Les pertes maximales potentielles seront alors de 4400 * 35% = 1540 milliards de $.

Les pertes réelles seront inférieures à ce montant, parce que tous les ménages en « négative equity » ne se mettront pas en faillite :

En théorie ils ont intérêt à le faire, parce qu'il est avantageux financièrement pour un emprunteur en négative equity de « planter sa banque » : pourquoi en effet continuer de rembourser un prêt qui coûte plus cher que la valeur de sa maison ? Autant "repartir de zéro" et donner les clés à sa banque.
En pratique se mettre en faillite a aussi des inconvénients : l'emprunteur sera « fiché », il n'aura plus accès au crédit pendant plusieurs années (ou difficilement). 
Et certains emprunteurs pourront continuer à rembourser malgré tout en espérant que les prix remontent.
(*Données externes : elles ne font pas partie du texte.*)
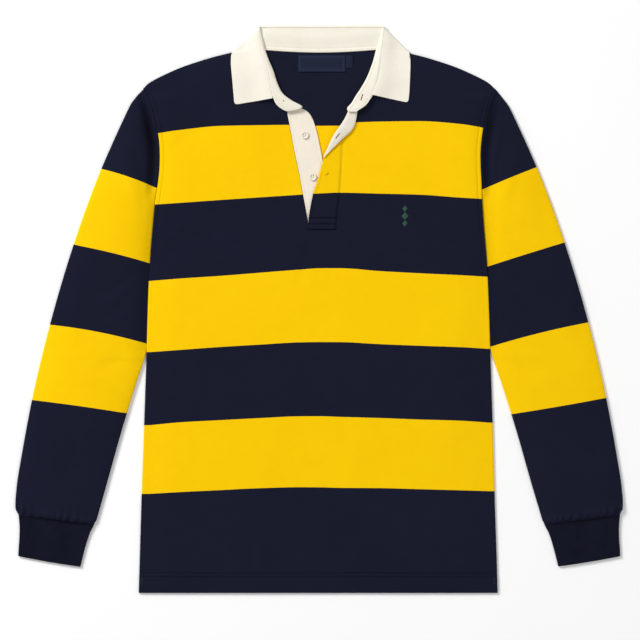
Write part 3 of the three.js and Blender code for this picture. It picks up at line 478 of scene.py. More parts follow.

Mais en situation de négative equity importante, la stratégie du « walk away » (l'emprunteur quitte son logement et laisse sa banque se débrouiller) est très tentante.

La société « youwalkway » (http://www.youwalkaway.com/) propose ainsi d'accompagner et d'aider les emprunteurs en négative equity à choisir délibérément la saisie et la faillite personnelle, c'est à dire quitter leur logement et ne plus rembourser leur emprunt, tout en profitant en prime de quelques mois de loyers gratuits en fonction du temps de réaction des banques et des délais de procédure !

Il suffirait que 50% des emprunteurs en négative equity cessent de rembourser leur banque (soit parce qu'ils ne peuvent plus le faire, soit par choix délibéré) pour arriver à une perte totale de 700 à 800 milliards de $ sur les prêts immobiliers.

C'est une hypothèse qui me semble raisonnable, et bien entendu cette estimation ne porte que sur la partie immobilier du système (environ 25% du total des prêts). D'autres foyers de pertes (crédits à la consommation, crédits aux entreprises, crédits entre organismes financiers) viendront s'y ajouter.